Trouble. Suffering. Answers require Questions. Solutions need Problems. First define the trouble then look for the answer. Problems and Questions are one of the ways to make sense of our troubles.

 

Sometimes the Answer comes from experience, precedent, what has been observed before. Sometimes it comes from ideology, theory, dogma that prescribes how a thing should work. And sometimes it comes from tradition, what others have always said in the past.

 

All of these methods often produce good answers or solutions. Sometimes not. But whether they do or not depends also on how the Question is understood. Or how well the question is understood. When it comes to giving advice (whether over a coffee or for fee) it helps if we know what the matter is.

 

Job understood this. His friends were full of advice, but misunderstood the problem.
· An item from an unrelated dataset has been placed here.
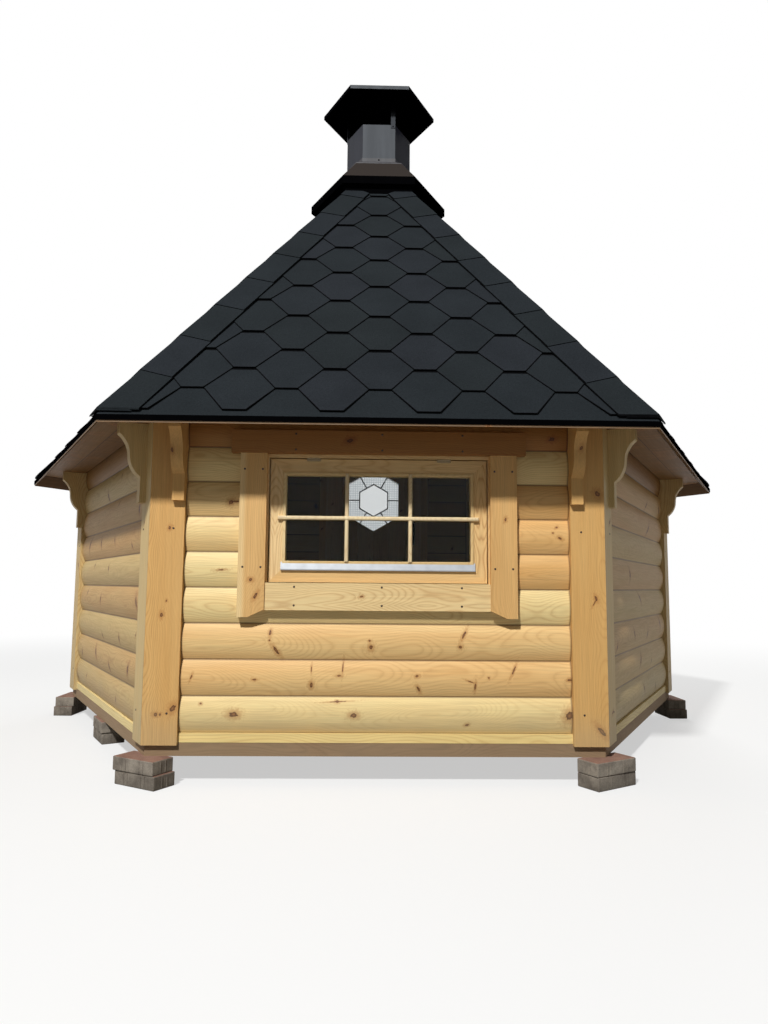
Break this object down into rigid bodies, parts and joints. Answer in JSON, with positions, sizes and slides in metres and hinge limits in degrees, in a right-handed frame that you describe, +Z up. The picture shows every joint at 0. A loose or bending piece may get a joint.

Which is very surprising because they spoke on the basis of experience, tradition and  theology. Their failure exposes two problems: We may not have enough knowledge or experience to understand all of the problems, and we may not know enough to be able to provide all the answers.

 

A more empirical approach may produce a better answer if to seeks to understand more about the problem first. It may not of course. Christians are aware of a problem like Job’s friends had. We know we have all the answers in principle, it is just a matter of applying the right principle to the right problem.

 

But the book of Job makes clear that while we do in fact know a great deal, we do not know everything, and therefore sometimes we do not know enough by a long shot either to understand the problem or to know what the solution might be.

 

It also exposes a fallacy that help is best given on the basis of Questions and Problems. Some people have been drawn to the book of Job because they hope to find in it solutions to the problem of suffering. If anything the book of Job makes the questions more complex. Even Job’s agonising questions to God don’t get a direct answer.

 

Instead the book points us in another direction. Towards the one who actually does know everything. And so it points us away from having to know everything ourselves. To know Someone and to be known is fundamentally a better answer than to know all the questions and all the answers.